Last weekend I submitted a personal essay, encompassing a few different themes. But the main idea was centered on how you cannot understand an experience typically when you are in the thick of it, but rather you must come full-circle and look at it with fresh eyes, to see what you have really learned. This is a concept that Paul Auster, an author I greatly admire, writes to often in his novels. (He also has a collection of personal essays, called The Red Notebook, which I highly recommend.) When you begin to recognize that coincidences are not coincidental at all, but rather just part of an endless series of decisions and consequences, then it really begins to put into perspective your beliefs in choice and destiny.

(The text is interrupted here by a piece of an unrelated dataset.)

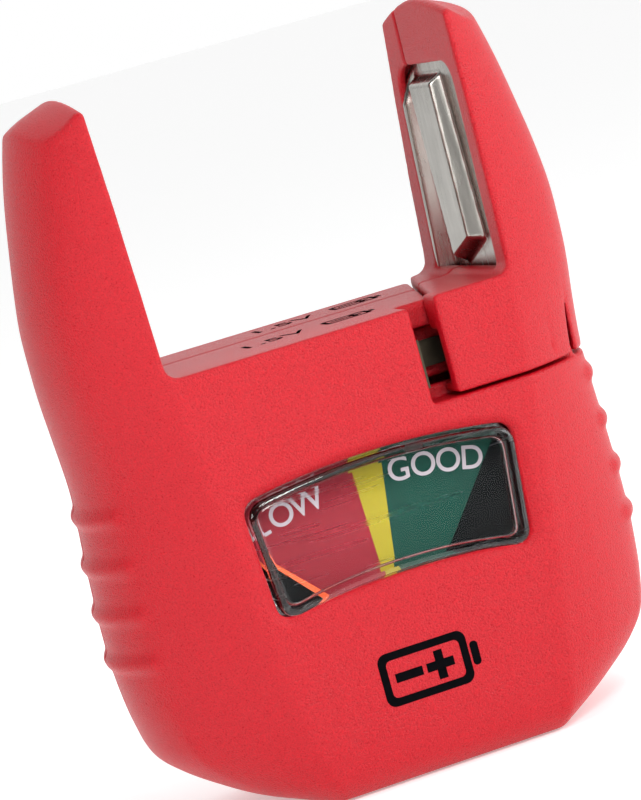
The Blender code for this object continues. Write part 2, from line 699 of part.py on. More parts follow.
def build_return_spring():
    path = helix((-24.8, 5.6, 47.0), (2.3, 5.6, 47.0), 12, 1.9, 2.0)
    finish(wire(path, 0.26), "return_spring", "steel")


# Meter


def turned(obj, angle):
    """Turns a piece of the movement about the pivot axis, in degrees to the left."""
    pivot = Vector((0.0, 0.0, PIVOT_Z)) * MM
    turn = Matrix.Rotation(math.radians(-angle), 4, "Y")
    obj.data.transform(Matrix.Translation(pivot) @ turn @ Matrix.Translation(-pivot))
    return obj


def spiral(y, turns, inner, outer, steps=14):
    points = []
    for i in range(turns * steps + 1):
        t = i / (turns * steps)
        angle = 2.0 * math.pi * turns * t
        radius = inner + (outer - inner) * t
        points.append((radius * math.cos(angle), y, PIVOT_Z + radius * math.sin(angle)))
    return points


def hoop(half_width, front_y, rear_y, thick, depth):
    """A rectangular band round the magnet, standing upright through the pivot axis."""
    outer = box((-depth, front_y, PIVOT_Z - half_width), (depth, rear_y, PIVOT_Z + half_width))
    inner = box(
        (-depth - 1.0, front_y + thick, PIVOT_Z - half_width + thick),
        (depth + 1.0, rear_y - thick, PIVOT_Z + half_width - thick),
    )
    return cut(outer, inner)


def plate_outline(half_width, low_z, top_z):
    """A plate with clipped upper corners as (x, z) points."""
    right = [(half_width, low_z), (half_width, 37.6), (12.0, top_z)]
    return [(-x, z) for x, z in right] + right[::-1]


def build_meter():
    centre = (0.0, PIVOT_Z)
    lens = prism(window_outline(-0.3), "Y", FRONT_Y - 0.4, -12.9)
    join(lens, prism(window_outline(1.2), "Y", FRONT_Y + WALL + 0.3, -12.2))
    cut(lens, prism(window_outline(-1.3), "Y", FRONT_Y + 1.2, -11.0))
    finish(lens, "meter_lens", "clear_plastic")
    plate = prism(plate_outline(18.9, 19.6, 39.9), "Y", DIAL_Y, DIAL_Y + 0.5)
    cut(plate, cylinder("Y", centre, 8.4, DIAL_Y - 1.0, DIAL_Y + 1.0, 32))
    for x in (-17.6, 17.6):
        cut(plate, cylinder("Y", (x, 20.9), 0.75, DIAL_Y - 1.0, DIAL_Y + 1.0, 10))
    finish(plate, "dial_plate", "dial")
    frame = prism(plate_outline(21.8, 18.0, 40.0), "Y", DIAL_Y + 0.8, DIAL_Y + 2.2)
    join(frame, box((-13.0, DIAL_Y + 0.8, PIVOT_Z + 1.1), (13.0, -2.0, 21.6)))
    cut(frame, cylinder("Y", centre, 9.7, -12.0, 2.0, 32))
    for x in (-17.6, 17.6):
        cut(frame, cylinder("Y", (x, 20.9), 0.75, DIAL_Y, DIAL_Y + 4.0, 10))
    finish(frame, "meter_frame", "black_plastic")
    for name, x in (("left", -17.6), ("right", 17.6)):
        pin = cylinder("Y", (x, 20.9), 1.3, DIAL_Y - 0.9, DIAL_Y - 0.3, 12)
        join(pin, cylinder("Y", (x, 20.9), 0.55, DIAL_Y - 0.5, DIAL_Y + 2.0, 8))
        finish(pin, "dial_screw_" + name, "steel")
    yoke = cylinder("Y", centre, 9.3, -7.6, -0.4, 36)
    finish(cut(yoke, cylinder("Y", centre, 7.6, -9.0, 1.0, 32)), "meter_yoke", "steel")
    magnet = cylinder("Y", centre, 4.9, -7.4, -0.6, 28)
    finish(cut(magnet, cylinder("Y", centre, 1.3, -9.0, 1.0, 14)), "core_magnet", "magnet")
    build_bridges(centre)
    build_movement(centre)


def build_bridges(centre):
    """The two bars that carry the pivot screws. The rear one also holds the magnet by two legs."""
    rear = box((-11.0, 3.2, PIVOT_Z - 2.4), (11.0, 4.4, PIVOT_Z + 2.4))
    for side in (-1, 1):
        leg = box((5.25, -6.6, PIVOT_Z - 1.6), (6.9, 3.6, PIVOT_Z + 1.6))
        if side < 0:
            leg.data.transform(Matrix.Diagonal((-1.0, 1.0, 1.0, 1.0)))
            leg.data.flip_normals()
        join(rear, leg)
    cut(rear, cylinder("Y", centre, 1.1, 2.0, 6.0, 14))
    finish(rear, "rear_bridge", "brass")
    front = box((-11.5, -12.9, PIVOT_Z - 1.9), (11.5, -11.9, PIVOT_Z + 1.9))
    for x in (-10.4, 10.4):
        join(front, box((x - 1.0, -12.9, PIVOT_Z - 1.9), (x + 1.0, -8.0, PIVOT_Z + 0.7)))
    cut(front, cylinder("Y", centre, 1.1, -14.0, -11.0, 14))
    finish(front, "front_bridge", "brass")
    for name, y0, y1 in (("front", -13.2, -11.7), ("rear", 2.9, 4.9)):
        pin = cylinder("Y", centre, 0.9, y0, y1, 12)
        slot_y = y0 if name == "front" else y1
        cut(pin, box((-1.2, slot_y - 0.35, PIVOT_Z - 0.2), (1.2, slot_y + 0.35, PIVOT_Z + 0.2)))
        finish(pin, name + "_pivot_screw", "brass")


def build_movement(centre):
    """The parts that turn together about the pivot axis, drawn at the needle's rest angle."""
    spindle = cylinder("Y", centre, 0.45, -11.3, 2.5, 10)
    finish(turned(spindle, REST_ANGLE), "meter_spindle", "steel")
    former = hoop(6.2, -8.6, 0.5, 0.35, 1.5)
    cut(former, cylinder("Y", centre, 0.6, -12.0, 4.0, 12))
    finish(turned(former, REST_ANGLE), "coil_former", "steel")
    coil = hoop(7.15, -9.3, 1.2, 0.6, 1.3)
    cut(coil, cylinder("Y", centre, 0.6, -12.0, 4.0, 12))
    finish(turned(coil, REST_ANGLE), "moving_coil", "copper")
    hub = cylinder("Y", centre, 1.25, NEEDLE_Y + 0.25, NEEDLE_Y + 0.75, 16)
    hub_y = (NEEDLE_Y + 0.3, NEEDLE_Y + 0.65)
    join(hub, box((-3.4, hub_y[0], PIVOT_Z - 0.3), (3.4, hub_y[1], PIVOT_Z + 0.3)))
    join(hub, box((-0.3, hub_y[0], PIVOT_Z - 4.2), (0.3, hub_y[1], PIVOT_Z + 0.3)))
    cut(hub, cylinder("Y", centre, 0.6, -12.0, -8.0, 12))
    finish(turned(hub, REST_ANGLE), "pointer_hub", "brass")
    root_z, tip_z = PIVOT_Z + 1.0, PIVOT_Z + 24.3
    outline = [(-0.55, root_z), (0.55, root_z), (0.16, tip_z), (-0.16, tip_z)]
    needle = prism(outline, "Y", NEEDLE_Y - 0.15, NEEDLE_Y + 0.1)
    join(needle, cylinder("Y", centre, 1.25, NEEDLE_Y - 0.15, NEEDLE_Y + 0.1, 16))
    cut(needle, cylinder("Y", centre, 0.6, -12.0, -8.0, 12))
    finish(turned(needle, REST_ANGLE), "pointer", "needle")
    for name, y in (("front", -9.75), ("rear", 2.15)):
        hairspring = wire(spiral(y, 3, 0.9, 3.4), 0.11)
        finish(turned(hairspring, REST_ANGLE), name + "_hairspring", "brass")


# Circuit


BOARD_FRONT_Y = 7.6
RESISTOR_Z = 28.0
# name, x, radius, half length
RESISTORS = (("aa", -9.0, 1.7, 5.0), ("nine_volt", 0.0, 1.4, 4.2), ("series", 9.0, 1.1, 3.2))

RED_LEADS = {
    "lead_fixed_contact": [
        (-25.9, -1.0, 47.8),
        (-26.8, 0.0, 44.0),
        (-26.0, 2.6, 42.2),
        (-18.0, 6.4, 40.2),
        (-13.5, 7.0, 38.0),
        (-13.0, 8.3, 37.4),
    ],
    "lead_button_contact": [
        (8.0, -12.2, 46.4),
        (6.0, -12.2, 46.4),
        (5.8, -12.0, 44.8),
        (5.6, -10.5, 41.8),
        (5.8, -3.0, 41.6),
        (6.8, 4.6, 40.2),
        (7.0, 8.3, 37.5),
    ],
    "lead_meter_positive": [
        (12.0, -12.2, 13.0),
        (13.6, -10.4, 12.6),
        (14.2, -4.0, 12.4),
        (14.4, 2.0, 14.5),
        (13.0, 7.0, 16.4),
        (12.0, 8.3, 18.5),
    ],
    "lead_nine_volt": [(NINE_VOLT_X[0], 12.2, 38.6), (-6.4, 11.4, 35.0), (-6.0, 9.7, 33.0)],
}
BLACK_LEADS = {
    "lead_bus": [
        (-22.4, -11.1, 43.6),
        (-22.8, -9.6, 42.3),
        (-24.4, -5.0, 41.4),
        (-23.4, 2.4, 39.2),
        (-16.6, 9.9, 38.0),
        (-14.2, 9.9, 36.0),
    ],
    "lead_meter_negative": [
        (-11.6, 3.8, 13.3),
        (-13.0, 4.6, 14.0),
        (-13.4, 6.4, 16.0),
        (-12.0, 8.3, 18.5),
    ],
}


def build_circuit():
    board = box((-15.0, BOARD_FRONT_Y, 19.0), (15.0, BOARD_FRONT_Y + 1.5, 37.0))
    finish(board, "resistor_board", "board")
    for name, x, radius, half in RESISTORS:
        y = BOARD_FRONT_Y - radius - 0.5
        made = cylinder("Z", (x, y), radius, RESISTOR_Z - half, RESISTOR_Z + half, 14)
        for end in (-1, 1):
            root_z = RESISTOR_Z + end * (half - 0.4)
            bend_z = RESISTOR_Z + end * (half + 1.4)
            legs = [(x, y, root_z), (x, y, bend_z), (x, BOARD_FRONT_Y - 0.3, bend_z)]
            join(made, wire(legs, 0.3))
        finish(made, name + "_resistor", "ceramic")
    for colour, leads in (("red_wire", RED_LEADS), ("black_wire", BLACK_LEADS)):
        for name, path in leads.items():
            finish(wire(path, 0.45), name, colour)
    finish(box((-14.7, REAR_Y - 0.3, 16.3), (14.7, REAR_Y - 0.05, 29.7)), "rear_label", "paper")


def carry(name, place, pieces):
    """Hangs pieces on an empty that stands on the axis of their joint."""
    empty = bpy.data.objects.new(name, None)
    empty.location = Vector(place) * MM
    empty.empty_display_size = 0.01
    bpy.data.collections["battery_tester"].objects.link(empty)
    bpy.context.view_layer.update()
    for piece in pieces:
        held = bpy.data.objects[piece]
        held.parent = empty
        held.matrix_parent_inverse = empty.matrix_world.inverted()


def build():
    clear_scene()
    collection = bpy.data.collections.new("battery_tester")
    bpy.context.scene.collection.children.link(collection)
    build_case()
    build_slide_arm()
    build_screws()
    build_contacts()
    build_return_spring()
    build_meter()
    build_circuit()
    carry("sliding_arm_axis", (0.0, -3.8, 47.0), SLIDING_PIECES)
    carry("pointer_axis", (0.0, 0.0, PIVOT_Z), TURNING_PIECES)


build()
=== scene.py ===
"""Looks of the battery tester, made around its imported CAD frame.

The moulded shells are distance fields on a voxel grid: boxes, cylinders and lofted sections are
combined, blurred a little for their fillets and turned into meshes. Prints, the lens and the contact
strips are meshes of their own. Lengths are in millimetres until they become a mesh in metres."""

import json
import math

import bmesh
import bpy
import numpy as np
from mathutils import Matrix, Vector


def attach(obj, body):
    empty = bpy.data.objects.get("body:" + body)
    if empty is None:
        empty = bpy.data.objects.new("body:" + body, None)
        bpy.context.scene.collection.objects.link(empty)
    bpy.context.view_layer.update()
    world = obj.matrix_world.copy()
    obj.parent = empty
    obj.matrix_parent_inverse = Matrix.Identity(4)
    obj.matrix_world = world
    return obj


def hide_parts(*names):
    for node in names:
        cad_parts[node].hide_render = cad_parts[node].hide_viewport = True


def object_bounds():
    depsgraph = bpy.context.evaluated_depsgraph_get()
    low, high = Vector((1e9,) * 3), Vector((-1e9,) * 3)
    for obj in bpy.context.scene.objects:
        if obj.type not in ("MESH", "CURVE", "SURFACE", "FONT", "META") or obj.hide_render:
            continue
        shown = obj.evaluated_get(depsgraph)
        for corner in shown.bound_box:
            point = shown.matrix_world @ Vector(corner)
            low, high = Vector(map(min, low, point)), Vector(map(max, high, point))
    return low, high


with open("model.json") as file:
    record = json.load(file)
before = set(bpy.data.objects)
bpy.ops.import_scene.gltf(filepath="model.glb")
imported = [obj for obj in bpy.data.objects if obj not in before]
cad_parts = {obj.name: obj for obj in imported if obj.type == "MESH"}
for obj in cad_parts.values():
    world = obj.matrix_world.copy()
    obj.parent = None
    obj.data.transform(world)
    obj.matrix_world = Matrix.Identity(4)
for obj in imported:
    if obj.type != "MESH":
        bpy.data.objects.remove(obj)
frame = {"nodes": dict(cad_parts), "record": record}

import openvdb
from mathutils import Matrix, Vector

cad_low, cad_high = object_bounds()

MM = 0.001
VOXEL = 0.28

# Planes outside the tester, where a shape that cuts right through it ends
AHEAD_Y = -30.0
BEHIND_Y = 30.0
BESIDE_X = 60.0
ABOVE_Z = 120.0
BEYOND = (BESIDE_X, BEHIND_Y, ABOVE_Z)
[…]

For fun sometimes I like to look at my horoscope, and not that I don't believe in things being written in the stars so to speak, I just don't believe that if I read on the back cover of a tabloid magazine that I was going to die tomorrow, or if my fortune cookie says, "Today is the day. Say goodbye to all you love," and I just happened to find myself standing at the edge of a great precipice, that I am actually going to jump. My prediction is that I would take in the view and think how happy I am to be alive. Certainly, it is all up to interpretation.
So, when I write, particularly personal non-fiction, I am also interpreting. I am the main character in my own story, these things really happened to me, and so my version is the truth. Or is it? Rarely do we admit that these things not just happened to us, but that we actually had some sort of control or made some sort of decision, to bring on these experiences. So, in this recent essay I actually made a point out of this. I told the romantic version of the story first, than I admitted that the only reason I saw it in such an idealistic light, was because that is all I wanted to see at the time and I thought it was the only type of story people wanted to read (refer to my blog about Puppies & Violence, this is what I mean by the fuzzy, good-feeling "puppy" kind of story). But how flawed are our memories when we recount everything leading up to a moment, and how flawed are we to think we do everything we can. Writing helps us to understand, yet it is our narrative blinders which keep us from seeing the whole picture/story, and sometimes even accept responsibility.
If I lived my life based on a horoscope, I would be a walking contradiction. And in my writing, it would translate. I aim to strive for a clearer purpose, and hopefully the result in turn will be finding truth within my stories.